Your objective: Return only the lines running from the line that holds "saucer = revolve(rounded(saucer_section()), axis=Axis.Z)" to the line that holds "obj.data.transform(world)", including both.

Given information:
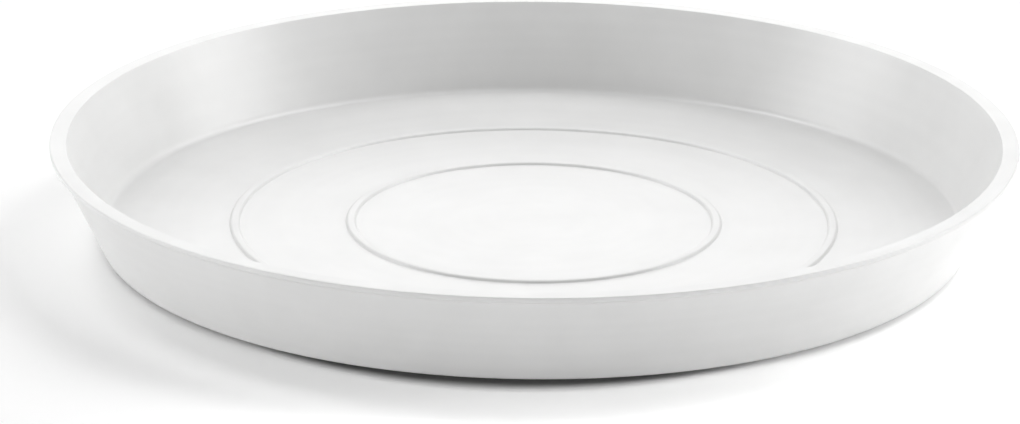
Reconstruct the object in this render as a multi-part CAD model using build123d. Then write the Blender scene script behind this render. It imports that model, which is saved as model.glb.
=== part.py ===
from build123d import *
import math
import os

# Round plant saucer, moulded in one piece from white plastic. Millimetres.
# The origin is the centre of the circle on which the foot ring stands, and +Z is up.
# The whole saucer is one closed section turned once about Z.

# Overall
rim_diameter = 300.0        # widest place, across the lip
overall_height = 32.3       # from the table to the flat top of the rim

# Rim: a flat top face whose outer edge is a small lip that stands out past the wall
rim_width = 5.2             # from the opening to the outside of the lip
rim_inner_edge_radius = 0.3
lip_face_height = 1.4       # of the lip's upright outer face, its rounded edges included
lip_overhang = 2.0          # from the top of the wall's outside to the outside of the lip
lip_underside_slope = 30.0  # degrees from level, down from the lip's face to the wall
lip_upper_edge_radius = 0.4
lip_lower_edge_radius = 0.3

# Wall: a plain cone inside and another outside, which thickens towards the rim
inner_wall_lean = 21.5          # degrees from upright
wall_thickness_at_floor = 2.0   # level, at the height of the floor
lower_edge_radius = 1.8
floor_fillet_radius = 3.0

# Floor: flat, with two raised rings for the pot to stand on
floor_thickness = 3.0       # outside the foot ring
outer_ring_inset = 40.8     # from the floor's corner to the ring's centre line
ring_spacing = 36.1         # between the two centre lines
ring_width = 3.4            # at the floor
ring_height = 0.9

# Underside: a foot ring round a shallow recess, with the mark of the mould's gate in the middle
foot_height = 1.5               # how far the foot ring holds the lower edge off the table
foot_ring_inset = 12.4          # from the lower edge to the ring's centre line
foot_ring_width = 3.0           # of the face that it stands on
foot_ring_draft = 8.0           # degrees, on both sides of the ring
foot_ring_edge_radius = 0.5
underside_recess_depth = 0.7    # how much higher the underside is inside the foot ring
gate_dimple_diameter = 14.0
gate_dimple_depth = 0.5
gate_mark_diameter = 2.4        # the stub that is left where the plastic was let in
gate_mark_height = 0.3

rim_radius = rim_diameter / 2
opening_radius = rim_radius - rim_width
lip_lower_edge = overall_height - lip_face_height
floor_top = foot_height + floor_thickness
recess_level = foot_height + underside_recess_depth

floor_radius = opening_radius - (overall_height - floor_top) * math.tan(math.radians(inner_wall_lean))
wall_top_radius = rim_radius - lip_overhang
wall_top_level = lip_lower_edge - lip_overhang * math.tan(math.radians(lip_underside_slope))
wall_foot_radius = floor_radius + wall_thickness_at_floor
outer_wall_slope = (wall_top_radius - wall_foot_radius) / (wall_top_level - floor_top)
base_radius = wall_foot_radius - floor_thickness * outer_wall_slope
outer_ring_radius = floor_radius - outer_ring_inset
inner_ring_radius = outer_ring_radius - ring_spacing
foot_ring_radius = base_radius - foot_ring_inset


def foot_side(radius, outward):
    """One side of the foot ring, from the face it stands on up into the underside.

    The side leans away from the ring's middle by the draft angle; outward is 1 or -1.
    """
    level = foot_height if outward > 0 else recess_level
    lean = level * math.tan(math.radians(foot_ring_draft))
    return [(radius, 0), (radius + outward * lean, level)]


def raised_ring(radius):
    """Arc over one raised ring, taken from outside to inside: start, crown and end."""
    return [
        (radius + ring_width / 2, floor_top),
        (radius, floor_top + ring_height),
        (radius - ring_width / 2, floor_top),
    ]


def underside_points():
    """Corners from the axis out to the lower edge of the wall."""
    dimple_level = recess_level + gate_dimple_depth
    mark_level = dimple_level - gate_mark_height
    mark_radius = gate_mark_diameter / 2
    dimple_radius = gate_dimple_diameter / 2
    ring_inside = foot_side(foot_ring_radius - foot_ring_width / 2, -1)
    ring_outside = foot_side(foot_ring_radius + foot_ring_width / 2, 1)
    return [
        (0, mark_level),
        (mark_radius, mark_level),
        (mark_radius, dimple_level),
        (dimple_radius, dimple_level),
        (dimple_radius, recess_level),
        *reversed(ring_inside),
        *ring_outside,
        (base_radius, foot_height),
    ]


def saucer_section():
    """The closed half section on the XZ plane, with its sharp corners still to be rounded."""
    outer_crown = raised_ring(outer_ring_radius)
    inner_crown = raised_ring(inner_ring_radius)
    underside = underside_points()
    with BuildSketch(Plane.XZ) as section:
        with BuildLine():
            Polyline(
                *underside,
                (wall_top_radius, wall_top_level),
                (rim_radius, lip_lower_edge),
                (rim_radius, overall_height),
                (opening_radius, overall_height),
                (floor_radius, floor_top),
                outer_crown[0],
            )
            ThreePointArc(*outer_crown)
            Line(outer_crown[2], inner_crown[0])
            ThreePointArc(*inner_crown)
            Polyline(inner_crown[2], (0, floor_top), underside[0])
        make_face()
    return section.sketch


def rounded(section):
    """The section with its moulded radii, each at the corner nearest to the point it is named for."""
    corners = [
        ((base_radius, foot_height), lower_edge_radius),
        ((floor_radius, floor_top), floor_fillet_radius),
        ((opening_radius, overall_height), rim_inner_edge_radius),
        ((rim_radius, overall_height), lip_upper_edge_radius),
        ((rim_radius, lip_lower_edge), lip_lower_edge_radius),
        ((foot_ring_radius - foot_ring_width / 2, 0), foot_ring_edge_radius),
        ((foot_ring_radius + foot_ring_width / 2, 0), foot_ring_edge_radius),
    ]
    for (radius, level), size in corners:
        corner = section.vertices().sort_by_distance((radius, 0, level))[0]
        section = fillet(corner, size)
    return section


saucer = revolve(rounded(saucer_section()), axis=Axis.Z)
saucer.label = "saucer"

os.makedirs("parts", exist_ok=True)
export_step(saucer, "parts/saucer.step")
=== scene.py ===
import math

import bpy
import numpy as np
from mathutils import Matrix, Vector


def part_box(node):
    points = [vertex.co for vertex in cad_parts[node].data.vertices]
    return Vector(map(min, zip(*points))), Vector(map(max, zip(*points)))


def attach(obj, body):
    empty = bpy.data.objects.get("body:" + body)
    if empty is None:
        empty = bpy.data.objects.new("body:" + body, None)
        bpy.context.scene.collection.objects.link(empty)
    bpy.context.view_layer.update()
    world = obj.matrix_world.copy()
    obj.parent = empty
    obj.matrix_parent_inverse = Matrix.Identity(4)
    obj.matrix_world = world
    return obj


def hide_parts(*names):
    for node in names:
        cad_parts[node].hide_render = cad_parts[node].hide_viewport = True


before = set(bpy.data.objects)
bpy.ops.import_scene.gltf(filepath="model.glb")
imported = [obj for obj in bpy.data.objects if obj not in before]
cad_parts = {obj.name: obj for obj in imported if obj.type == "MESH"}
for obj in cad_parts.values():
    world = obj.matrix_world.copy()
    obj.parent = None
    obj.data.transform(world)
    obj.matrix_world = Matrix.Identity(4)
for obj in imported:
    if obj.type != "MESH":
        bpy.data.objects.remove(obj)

scene = bpy.context.scene
scene.view_settings.view_transform = "Standard"
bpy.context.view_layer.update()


# Camera
# A long lens, well back from the saucer and about nineteen degrees above it. It aims a little
# beside the saucer's middle and is turned by a fraction of a degree.
camera_place = Vector((0, -1.7536, 0.6027))
camera_aim = Vector((-0.0074, 0, 0.0074))
camera_roll = 0.3916            # degrees
camera_lens = 209.9             # millimetres, on a sensor 36 wide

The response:
saucer = revolve(rounded(saucer_section()), axis=Axis.Z)
saucer.label = "saucer"

os.makedirs("parts", exist_ok=True)
export_step(saucer, "parts/saucer.step")
=== scene.py ===
import math

import bpy
import numpy as np
from mathutils import Matrix, Vector


def part_box(node):
    points = [vertex.co for vertex in cad_parts[node].data.vertices]
    return Vector(map(min, zip(*points))), Vector(map(max, zip(*points)))


def attach(obj, body):
    empty = bpy.data.objects.get("body:" + body)
    if empty is None:
        empty = bpy.data.objects.new("body:" + body, None)
        bpy.context.scene.collection.objects.link(empty)
    bpy.context.view_layer.update()
    world = obj.matrix_world.copy()
    obj.parent = empty
    obj.matrix_parent_inverse = Matrix.Identity(4)
    obj.matrix_world = world
    return obj


def hide_parts(*names):
    for node in names:
        cad_parts[node].hide_render = cad_parts[node].hide_viewport = True


before = set(bpy.data.objects)
bpy.ops.import_scene.gltf(filepath="model.glb")
imported = [obj for obj in bpy.data.objects if obj not in before]
cad_parts = {obj.name: obj for obj in imported if obj.type == "MESH"}
for obj in cad_parts.values():
    world = obj.matrix_world.copy()
    obj.parent = None
    obj.data.transform(world)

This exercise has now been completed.